Let me wrap up with a few words on physical configuration. At a recent gig, I was lucky enough to work at a place that did not skimp on computer equipment. In particular, 30" monitors were readily available, with good multi-monitor capable video cards. The configuration I liked was two side-by-side landscape-mode 30" monitors providing one extended desktop. I know more about xorg.conf settings than I might have wanted to (OSX is far easier here), but the final setup is nearly ideal.

Of course such a setup isn't for hobbyists, but I know people who argue (correctly, I believe) that in certain environments such equipment can pay for itself in days in increased productivity. But it's going to be a while before hobbyists can afford to run like this.

With dual 30" configuration, I find that I can open a text editor on one monitor, with three document panes, each extending top-to-bottom (and many more than three tabs showing all the project files I might edit in a given pane). On the other monitor, I can display two full-height terminal windows, each having multiple tabs. And the final 1/3 horizontal of one monitor can contain a tabbed web-browser with multiple tabs (preferably each URL pointing at predominantly textual web pages).

Finally somebody submits a screen shot that includes an application! This is encouraging after a black rectangle and a purely virtual or imaginary image. And look - he's reading On Your Desktop! Maybe this blog will go somewhere after all. Well, one can hope at least ... from little acorns, mighty oak trees grow.

By maximizing each window vertically and removing extra space between windows, the above configuration gives me six [note: David mocked-up the above image in the absence of his preferred setup, which is why you only see four] panes of purely textual information to quickly compare. For example, the output of a program might appear in one bash session; three of the source files of that program show in editor panes; a web page displays the documentation of a library I am utilizing in that same program. A maximum of information relevant to a current task is available merely by moving eyeballs, without requiring navigation to other documents, files, URLs, etc.

Thanks for sharing your desktop with us, David.

Friday, June 8, 2007

Alex Martelli

Alex Martelli is the author of Python in a Nutshell, the comprehensive guide to the Python language, and an uber technical lead at Google in Mountain View, CA.

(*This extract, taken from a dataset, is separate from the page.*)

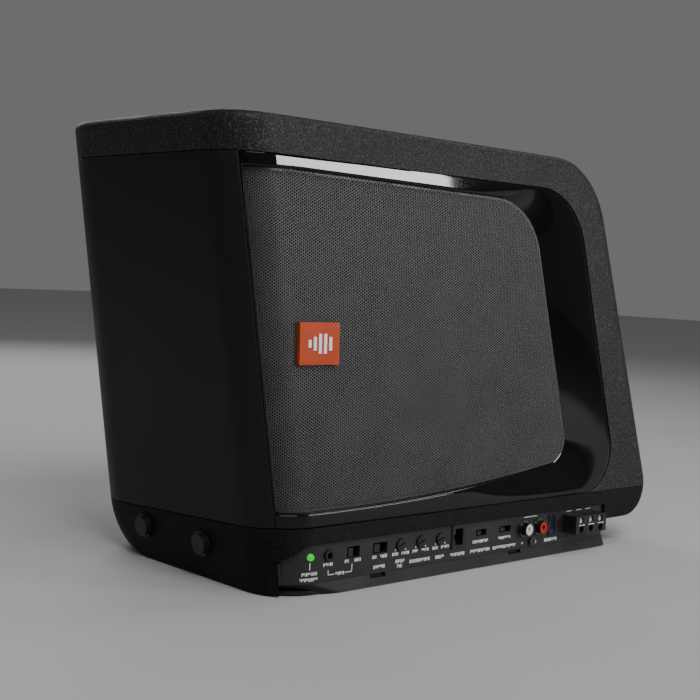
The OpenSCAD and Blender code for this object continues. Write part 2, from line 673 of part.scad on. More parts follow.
// Pair of phono connectors: a moulded block with two metal barrels, and a coloured ring on each
module phono_block() color([0.75, 0.75, 0.75]) {
    at_panel((phono_xs[0] + phono_xs[1]) / 2, phono_z) translate([-13, -6.5, -12])
        cube([26, 13, 9.4]);
    for (x = phono_xs) at_panel(x, phono_z) difference() {
        union() {
            translate([0, 0, -2.7]) cylinder(r = 5.2, h = 3.4);
            cylinder(r = phono_r, h = 5.2);
        }
        translate([0, 0, -2]) cylinder(r = 3.5, h = 8);
    }
}
module phono_ring(x) {
    at_panel(x, phono_z) difference() {
        translate([0, 0, -2]) cylinder(r = 3.5, h = 6.6);
        translate([0, 0, -1]) cylinder(r = 1.65, h = 8);
    }
}
module phono_ring_left() color([0.9, 0.9, 0.88]) phono_ring(phono_xs[0]);
module phono_ring_right() color([0.75, 0.08, 0.06]) phono_ring(phono_xs[1]);

module ground_post() color([0.6, 0.6, 0.6]) at_panel(ground_x, ground_z) difference() {
    union() {
        translate([0, 0, -8]) cylinder(r = 1.5, h = 8);
        cylinder(r = 2.5, h = 1.6);
    }
    translate([0, 0, 1]) linear_extrude(2) {
        square([3.6, 0.6], center = true);
        square([0.6, 3.6], center = true);
    }
}

// Blade fuse in its holder, on edge
fuse_size = [3.8, 10.9];
module fuse_holder() color([0.06, 0.06, 0.06]) at_panel(fuse_x, fuse_z) difference() {
    union() {
        translate([-2.8, -6.2, -18]) cube([5.6, 12.4, 18]);
        translate([-3.6, -7, 0]) cube([7.2, 14, 0.7]);
    }
    translate([-fuse_size[0] / 2 - 0.3, -fuse_size[1] / 2 - 0.3, -7])
        cube([fuse_size[0] + 0.6, fuse_size[1] + 0.6, 12]);
    for (s = [-1, 1]) translate([-0.7, s * 3.6 - 1.7, -16]) cube([1.4, 3.4, 12]);
}
module mini_fuse() color([0.1, 0.35, 0.75]) at_panel(fuse_x, fuse_z) {
    translate([-fuse_size[0] / 2, -fuse_size[1] / 2, -6.2]) cube([fuse_size[0], fuse_size[1], 6.6]);
    for (s = [-1, 1]) translate([-0.4, s * 3.6 - 1.35, -14]) cube([0.8, 2.7, 8]);
}

// Screw terminals: wire entries below, screws above in recesses
terminal_reach = 10.7;
terminal_pitch = 9.9;
terminal_screw_dz = 2.8;
terminal_recess_r = 2.4;
terminal_entry_dz = -2.8;
entry_r = 2.3;
terminal_half = 15.7;
cell_gap = 0.05;
module terminal_block() color([0.07, 0.08, 0.1]) for (i = [-1:1])
    at_panel(terminal_x + i * terminal_pitch, terminal_z) {
        // Outer ends of the first and the last cell, from the middle of the cell
        side = terminal_pitch / 2 - cell_gap / 2;
        end = terminal_half - terminal_pitch;
        from = i < 0 ? end : side;
        to = i > 0 ? end : side;
        difference() {
            union() {
                translate([-from, -5.7, -8]) cube([from + to, 11.4, terminal_reach + 8]);
                translate([-from - (i < 0 ? 0.6 : 0), -6.3, 0])
                    cube([from + to + (i == 0 ? 0 : 0.6), 12.4, 0.6]);
            }
            translate([0, terminal_screw_dz, 6.9]) cylinder(r = terminal_recess_r, h = 20);
            translate([0, terminal_screw_dz, 2]) cylinder(r = 1.55, h = 10);
            translate([0, terminal_entry_dz, -1]) cylinder(r = entry_r, h = 30);
        }
    }
module terminal_screw(i) {
    at_panel(terminal_x + i * terminal_pitch, terminal_z + terminal_screw_dz) difference() {
        union() {
            translate([0, 0, 7.5]) cylinder(r = terminal_recess_r - 0.3, h = 1.9);
            translate([0, 0, 2.4]) cylinder(r = 1.5, h = 5.3);
        }
        rotate(35) translate([-3, -0.35, 8.6]) cube([6, 0.7, 2]);
    }
}
module terminal_screw_ground() color([0.7, 0.7, 0.7]) terminal_screw(-1);
module terminal_screw_remote() color([0.7, 0.7, 0.7]) terminal_screw(0);
module terminal_screw_power() color([0.7, 0.7, 0.7]) terminal_screw(1);

// ---- Amplifier inside the base
board_z = 6.8;
board_t = 1.6;
on_board = board_z + board_t;
module circuit_board() color([0.05, 0.3, 0.12]) difference() {
    translate([-104, -80, board_z]) cube([226, 128, board_t]);
    translate([-114, -90, board_z - 1]) cube([24, 28, board_t + 2]);
    for (p = post_places) translate([p[0], p[1], board_z - 1]) cylinder(r = post_peg_r + 0.2, h = 4);
}
module capacitors() color([0.1, 0.12, 0.3]) {
    for (i = [0:3]) translate([-70 + 16 * i, -24, on_board]) cylinder(r = 6.3, h = 18);
    for (i = [0:2]) translate([12 + 12 * i, -30, on_board]) cylinder(r = 4, h = 12);
}
module toroid_coils() color([0.7, 0.4, 0.12]) for (x = [79, 109])
    translate([x, -44, on_board + 6]) rotate_extrude() translate([9, 0]) circle(r = 5.9);
module heat_sink() color([0.7, 0.7, 0.72]) {
    translate([-80, 14, on_board]) cube([170, 3, 19]);
    for (i = [0:11]) translate([-78 + 15 * i, 17, on_board]) cube([2, 22, 19]);
}
leg_h = 2;
module power_transistors() color([0.08, 0.08, 0.08]) for (i = [0:4])
    translate([-60 + 30 * i, 9.4, on_board]) {
        translate([0, 0, leg_h]) cube([10, 4.6, 15]);
        for (j = [0:2]) translate([2 + 2.6 * j, 1.8, 0]) cube([0.8, 0.8, leg_h]);
    }

// ---- Driver. w runs back from the seat of the flange
driver_y = baffle_y + flange_seat;
module at_driver(w) { translate([driver_x, driver_y + w, driver_z]) rotate([-90, 0, 0]) children(); }
woofer_screw_angles = [for (i = [0:5]) 15 + 60 * i];
woofer_screw_r = 90;
module woofer_basket() color([0.08, 0.08, 0.08]) at_driver(0) difference() {
    rotate_extrude() polygon([
        [flange_r, -2.5], [flange_r, 0], [84.6, 0], [62, 34], [52, 36], [50.5, 60], [50.5, 63],
        [56, 63], [56, 65], [30, 65], [30, 62.5], [48, 60], [49.5, 35], [50, 33], [60, 33],
        [82, 0], [82, -2.5]]);
    for (i = [0:5]) rotate(45 + 60 * i) translate([53, -14, 38]) cube([40, 28, 20]);
    for (i = [0:5]) rotate(45 + 60 * i) translate([40, -14, 38]) cube([14, 28, 20]);
    for (i = [0:5]) rotate(45 + 60 * i) translate([56, -18, 8]) cube([40, 36, 21]);
    for (a = woofer_screw_angles) rotate(a) translate([woofer_screw_r, 0, -5])
        cylinder(r = 2.1, h = 8);
}
module woofer_gasket() color([0.07, 0.07, 0.07]) at_driver(-4.5) difference() {
    cylinder(r = flange_r, h = 2);
    translate([0, 0, -1]) cylinder(r = 83.4, h = 4);
    for (a = woofer_screw_angles) rotate(a) translate([woofer_screw_r, 0, -1])
        cylinder(r = 2.1, h = 8);
}
surround_mid = 74.6;
module woofer_surround() color([0.05, 0.05, 0.05]) at_driver(-2.6) rotate_extrude() difference() {
    union() {
        translate([surround_mid, 0]) circle(r = 7);
        translate([surround_mid + 6, -1]) square([2.6, 1]);
        translate([surround_mid - 9.4, -1]) square([3, 1]);
    }
    translate([surround_mid, 0]) circle(r = 6);
    translate([surround_mid - 20, 0]) square([40, 20]);
}
module woofer_cone() color([0.12, 0.12, 0.13]) at_driver(0) rotate_extrude() polygon([
    [68.4, -2.5], [67.6, -1.2], [64, -1.2], [20.8, 24.4], [20.8, 22.8], [63.6, -2.5]]);
module dust_cap() color([0.1, 0.1, 0.1]) at_driver(0) rotate_extrude() polygon(concat(
    [for (a = [0:6:36]) [52 * sin(a), 51.2 - 52 * cos(a)]],
    [for (a = [36:-6:0]) [51 * sin(a), 51.2 - 51 * cos(a)]]));
module voice_coil() color([0.75, 0.45, 0.2]) at_driver(0) rotate_extrude() polygon([
    [19.3, 22], [20, 22], [20, 60], [20.6, 60], [20.6, 76], [19.3, 76]]);
module spider() color([0.75, 0.6, 0.3]) at_driver(0) rotate_extrude() polygon(concat(
    [for (r = [20.4:2:56.4]) [r, 31.6 + (r > 24 && r < 52 ? 1.1 * sin(180 * (r - 20.4) / 4) : 0)]],
    [for (r = [56.4:-2:20.4]) [r, 32.4 + (r > 24 && r < 52 ? 1.1 * sin(180 * (r - 20.4) / 4) : 0)]]));
module top_plate() color([0.6, 0.6, 0.62]) at_driver(65) difference() {
    cylinder(r = 54, h = 6);
    translate([0, 0, -1]) cylinder(r = 21.4, h = 10);
}
module ring_magnet() color([0.15, 0.15, 0.16]) at_driver(71) difference() {
    cylinder(r = 58, h = 20);
    translate([0, 0, -1]) cylinder(r = 27, h = 30);
}
module pole_yoke() color([0.6, 0.6, 0.62]) at_driver(0) rotate_extrude() polygon([
    [5, 62], [18.6, 62], [18.6, 91], [54, 91], [54, 97], [5, 97]]);
module woofer_screws() color([0.2, 0.2, 0.2]) for (a = woofer_screw_angles)
    at_driver(0) rotate(a) translate([woofer_screw_r, 0, -4.5]) difference() {
        union() {
            translate([0, 0, -1.6]) cylinder(r = 3.1, h = 1.6);
            cylinder(r = 1.8, h = 10);
        }
        translate([0, 0, -1.6]) cross_slot(1.9, 0.6, 0.9);
    }

// Two leads from the board up to the driver
lead_x = 62;
lead_y = -31;
lead_r = 1.1;
lead_bend = 8;
lead_spread = 1.6;
lead_end_x = driver_x + 64.1;
// Points of a lead as [x, z, direction of travel]: up, round a bend, then to the driver's frame
function lead_route(offset) =
    let (r = lead_bend + offset)
    concat([[lead_x + offset, on_board, 90]],
           [for (a = [0:22.5:90]) [lead_x - lead_bend + r * cos(a),
                                   driver_z - lead_bend + r * sin(a), 90 + a]],
           [[lead_end_x, driver_z + offset, 180]]);
module speaker_leads() color([0.6, 0.1, 0.08]) for (s = [-1, 1])
    stack([for (p = lead_route(lead_spread * s)) [for (f = [0:45:315])
        [p[0] + lead_r * cos(f) * sin(p[2]), lead_y + lead_r * sin(f),
         p[1] - lead_r * cos(f) * cos(p[2])]]]);

module damping_pad() color([0.75, 0.75, 0.72]) translate([-110, 60, 40]) cube([190, 26, 180]);

// ---- Thumb screws of the mounting bracket, in brass inserts
module thumb_screw(y) {
    at_side(y) {
        translate([0, 0, 0.35]) cylinder(r = 7, h = 1.5);
        translate([0, 0, 1.85]) cylinder(r = 5.8, h = 1.9);
        translate([0, 0, -9]) cylinder(r = 2, h = 9.4);
    }
}
module thumb_screw_front() color([0.1, 0.1, 0.1]) thumb_screw(thumb_screw_ys[0]);
module thumb_screw_rear() color([0.1, 0.1, 0.1]) thumb_screw(thumb_screw_ys[1]);
module threaded_inserts() color([0.75, 0.6, 0.25]) for (y = thumb_screw_ys)
    at_side(y) translate([0, 0, -10]) difference() {
        cylinder(r = 3, h = 9.8);
        translate([0, 0, -1]) cylinder(r = 2.05, h = 20);
    }

base_housing();
amp_chassis();
rubber_feet();
chamber_floor();
wrap_shell();
side_panel();
rear_cover();
rear_screws();
front_bezel();
front_baffle();
grille();
badge_plate();
badge_mark();
control_panel();
led_lens();
audio_jack();
switch_bodies();
link_switch();
phase_switch();
level_switch();
auto_on_switch();
pot_bodies();
bass_eq_knob();
crossover_knob();
gain_knob();
remote_port();
phono_block();
phono_ring_left();
phono_ring_right();
ground_post();
fuse_holder();
mini_fuse();
terminal_block();
terminal_screw_ground();
terminal_screw_remote();
terminal_screw_power();
circuit_board();
capacitors();
toroid_coils();
heat_sink();
power_transistors();
woofer_basket();
woofer_gasket();
woofer_surround();
woofer_cone();
dust_cap();
voice_coil();
spider();
top_plate();
ring_magnet();
pole_yoke();
woofer_screws();
speaker_leads();
damping_pad();
thumb_screw_front();
thumb_screw_rear();
threaded_inserts();
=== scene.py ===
"""Powered car subwoofer: the looks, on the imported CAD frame. Shapes are in millimetres until
they become meshes."""

import json
import math
import random

import bmesh
import bpy
import numpy as np
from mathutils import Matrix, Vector


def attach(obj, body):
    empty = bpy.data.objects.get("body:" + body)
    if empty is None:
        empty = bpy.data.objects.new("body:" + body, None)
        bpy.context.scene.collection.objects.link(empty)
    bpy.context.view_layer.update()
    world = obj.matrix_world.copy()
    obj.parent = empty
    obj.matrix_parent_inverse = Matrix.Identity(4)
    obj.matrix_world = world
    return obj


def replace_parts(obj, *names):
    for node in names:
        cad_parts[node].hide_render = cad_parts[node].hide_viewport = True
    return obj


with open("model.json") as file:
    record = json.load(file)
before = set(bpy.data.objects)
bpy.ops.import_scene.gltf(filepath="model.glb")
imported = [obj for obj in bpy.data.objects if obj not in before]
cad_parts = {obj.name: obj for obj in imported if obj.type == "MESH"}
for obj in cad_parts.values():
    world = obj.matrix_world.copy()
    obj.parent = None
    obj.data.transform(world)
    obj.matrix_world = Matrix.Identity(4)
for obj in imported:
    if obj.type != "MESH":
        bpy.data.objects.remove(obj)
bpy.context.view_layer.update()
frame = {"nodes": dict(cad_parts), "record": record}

MM = 0.001
CABINET = "cabinet"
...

The greatest thing about my desktop these days is -- that I'm less and less tied to it, in a growing number of ways!

My laptop comes with me a lot of the time, and my cellphone all of the time, and between them they do a good job of letting me work (and play) anywhere it suits me -- i.e., whether I'm actually AT my desktop, or somewhere else.

So Ian Bicking presents us with a picture of a black rectangle, and Alex Martelli's desktop lives in cyberspace where we can't see it. This column is proving less informative than I hoped.

Further, a growing proportion of my work (and play) that requires computer access doesn't any longer require me to be using any single given computer -- if I can get to any machine that has a browser and a decent internet connection, I can do my email, check and update my calendar and contact lists, plan trips, do word processing, work on spreadsheets, and more generally use an increasing number of both general-purpose and specialized applications that are made available as web-apps and/or web-gadgets.

Of course more and more people are becoming less and less dependent on using a specific physical device - the web has definitely started to decouple us from our computers. If Google can't achieve such independence then I wouldn't expect anyone could!

It's not 100%, yet ( e.g., as a developer, I'm starting to grumble about not having such web-app, online access to compilers and debuggers...!), but it sure looks like it's trending that way, and I'm seriously happy about that trend.

How nice it would be if all applications were web services, so our desktops lived in the virtual world and we could attach to them from any convenient physical device.

Thanks for sharing your desktop with us, Alex.